The other reason is that the NGSQ and NEHGS numbering does not carry children forward to the next generation unless the child has a spouse or children of its own. For the most part, this is desirable behavior for reports for a family reunion. That’s because a family reunion report includes living people and everybody wants to be sure their newest grandbabies are in the report. Carrying everybody forward to the next generation including the newest grandbabies would result in many more pages of paper, making the reports thicker and more costly for me to produce. I probably wouldn’t care as much if I were distributing reports electronically, like giving everybody at the reunion as USB memory stick containing a PDF of the report. But I’m persuaded that 50 years from now, my printed reports will survive in a way that electronic reports will not. And people always thank me for producing the reports on paper.

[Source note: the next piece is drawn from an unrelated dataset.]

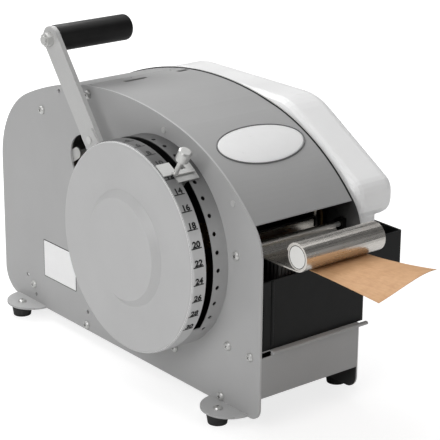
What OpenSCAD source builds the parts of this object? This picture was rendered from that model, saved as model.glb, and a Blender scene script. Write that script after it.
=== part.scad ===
// Counter-top gummed tape dispenser, worked by a pull lever.
// X runs across the machine with the dial on the left (-X), Y runs to the rear, Z is up.
// The lever shaft lies at Y = 0, the rubber feet stand on Z = 0, and X = 0 is the middle of the width.
// Side-view points are [y, z], measured from the lever shaft.

/* [Frame] */
// Height of the lever shaft above the counter
shaft_h = 152; // [145:1:170]
// Front edge of the side plates, from the shaft
plate_front = -153; // [-160:1:-150]
// Rear edge of the side plates, from the shaft
plate_rear = 289; // [270:1:310]
// Bottom edge of the side plates, from the shaft
plate_bottom = -140; // [-145:1:-130]
// Thickness of the side plates
plate_t = 2; // [1.5:0.1:3]
// Clear width between the side plates
plate_gap = 121; // [118:1:140]
// Highest point of the side plates, as [y, z]
plate_top = [70, 132.3]; // [60:1:80]
// Radius of the long arc over the top
top_arc_r = 401; // [380:1:450]
// Radius of the arc that falls to the front
front_arc_r = 229; // [220:1:240]
// Radius of the nose, where the front arc turns into the front edge
nose_r = 49; // [45:1:60]
// Radius of the upper rear corner
rear_corner_r = 91; // [70:1:100]
// Radius of the lower rear corner
rear_foot_r = 27; // [15:1:35]
// Radius of the lower front corner
front_foot_r = 13; // [8:1:20]
// Radius of the half-round foot ears
ear_r = 28; // [22:1:32]
// Places of the foot ears along the machine
ear_y = [-108, 236]; // [-120:1:250]
// Thickness of the folded sheet parts
sheet_t = 1.2; // [1:0.1:2]

/* [Length dial] */
// Radius of the dial drum
dial_r = 105; // [100:1:108]
// Depth of the drum, from its face to the side plate
dial_depth = 43; // [40:1:48]
// Width of the number band
number_band_w = 16.6; // [14:0.1:18]
// Width of the slot that the lever runs in
lever_slot_w = 9; // [8.5:0.1:10]
// Wall of the drum
dial_t = 1.6; // [1.2:0.1:2]
// Lower and upper radius of the raised boss
boss_r = [58, 51]; // [40:1:70]
// Height of the raised boss
boss_h = 6; // [4:1:8]
// Angle between two index holes
index_step = 9.6; // [9.6:0.1:9.6]
// Direction of the lowest index hole
index_start = 217.7; // [217.7:0.1:217.7]
// Number of index holes
index_count = 14; // [12:1:14]
// Radius of an index hole
index_hole_r = 2.2; // [1.8:0.1:2.6]
// Directions of the slot's two ends
slot_ends = [18, 216]; // [10:1:220]

/* [Lever] */
// Centre of the grip, as [y, z]
grip_at = [151.3, 174.4]; // [140:1:180]
// Slope of the lever arm
lever_slope = 52.5; // [50:0.5:54]
// Width of the lever arm
lever_w = 26; // [22:1:28]
// Thickness of the lever arm
lever_t = 4.8; // [4:0.1:5]
// Radius of the grip
grip_r = 13.5; // [11:0.5:15]
// Length of the grip
grip_len = 86; // [75:1:95]
// Diameter of the lever shaft
shaft_d = 14; // [12:1:16]

/* [Length stop] */
// Direction of the stop, at the reading of twelve
stop_dir = 126.5; // [126.5:0.1:126.5]
// Width of the stop along the rim
stop_w = 17; // [14:1:18]

/* [Feed] */
// Gear module
gear_module = 1.25; // [1.25:0.25:1.25]
// Teeth round the full circle of the drive sector
sector_teeth = 120; // [120:2:120]
// Teeth of the large idler gear
idler_teeth = 40; // [36:2:44]
// Teeth of the two pinions
pinion_teeth = 18; // [18:1:20]
// Face width of the gears
gear_w = 5; // [4:0.5:5]
// Radius of the feed roller
feed_r = 20.5; // [19:0.5:21]
// Axis of the feed roller, as [y, z]
feed_at = [-68, -5]; // [-70:1:0]
// Diameter of the feed roller's shaft
feed_shaft_d = 10; // [8:1:12]
// Radius of the pressure roller
pressure_r = 9; // [8:0.5:10]
// Width of the tape
tape_w = 70; // [60:1:76]
// Thickness of the tape
tape_t = 0.2; // [0.15:0.05:0.3]
// Space between the tape and a roller
tape_clear = 0.3; // [0.2:0.05:0.4]
// Outer radius of the part-used tape roll
roll_r = 70; // [60:1:72]
// Inner radius of the cardboard core
core_r = 19; // [15:1:38]
// Centre of the tape roll along the machine
roll_y = 158; // [150:1:165]
// Radius of the two rollers under the tape roll
support_r = 9; // [8:0.5:10]
// Half the distance between those rollers
support_half = 38; // [34:1:42]
// Axis height of those rollers, from the shaft
support_z = -112; // [-115:1:-105]

/* [Knife] */
// Shear plane of the two blades
knife_y = -112.8; // [-113:0.1:-112]
// Diameter of the guide posts
post_d = 5; // [4:0.5:6]

/* [Top weight] */
// Axis of the weight's hinge, as [y, z]
weight_hinge = [-127.5, 26]; // [-130:0.5:30]
// Centre of the round weight, as [y, z]
weight_at = [-185, 32.3]; // [-190:0.5:36]
// Radius of the steel bar
weight_r = 12.6; // [11:0.1:13]
// Length of the bar
weight_len = 97; // [85:1:100]

/* [Water] */
// Front wall of the tank
tank_front = -150; // [-151:0.5:-148]
// Rear wall of the tank
tank_rear = -93; // [-96:0.5:-91]
// Top edge of the tank between the plates
tank_top = -1; // [-5:0.5:0]
// Height of the shelf that the tank stands on
shelf_z = -70; // [-75:1:-60]
// Wall of the tank
tank_wall = 2.4; // [2:0.1:3]
// How far the tank stands out past the right plate
tank_step = 9; // [6:0.5:12]
// Width of the tank's outer well
well_w = 48; // [42:1:52]
// Bottom and top of the outer well
well_z = [-42, 12]; // [-50:1:14]
// Thickness of the bottle
bottle_t = 52; // [44:1:54]
// Front and rear end of the bottle
bottle_ends = [-141, 243]; // [-145:1:245]
// Radius of the bottle's edges
bottle_edge_r = 11; // [6:1:13]
// Centre of the bottle's neck along the machine
neck_y = -120; // [-122:1:-116]
// Radius of the bottle's neck
neck_r = 14; // [12:1:15]

/* [Top cover] */
// Lower front edge of the cover
cover_front_z = 52; // [48:1:58]
// Rear edge of the cover
cover_rear_y = 131; // [126:1:133]
// Axis of the cover's hinge, as [y, z]
cover_hinge = [121, 119.5]; // [115:0.5:125]
// Inset of the cover below the edge of the plates
cover_inset = 0.8; // [0.5:0.1:2]

/* [Fits] */
// Running clearance of a shaft in its hole, on the radius
run = 0.05; // [0.02:0.01:0.1]
// Gap between pieces that pass each other
gap = 0.3; // [0.3:0.05:0.5]

/* [Hidden] */
$fn = 64;
far = 1000;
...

I do have a trick I use to force a few selected individuals forward to the next generation in RM’s NGSQ and NEHGS reports despite not having spouses or children when the selected individuals have a lot of facts or notes. I wish RM had a feature to support this behavior on a case by case basis so I wouldn’t have to use a trick. But it remains the case that for most individuals who do not have spouses or children, I do not want them carried forward into the next generation in printed reports for a family reunion.
That’s a very good question. I think RM’s indices in printed reports are a very important and perhaps unappreciated feature of the RM product line. All the way back to Family Origins, RM has always done the report indices very well and usually much better than their competition.
…and yet we keep hearing about your difficulties.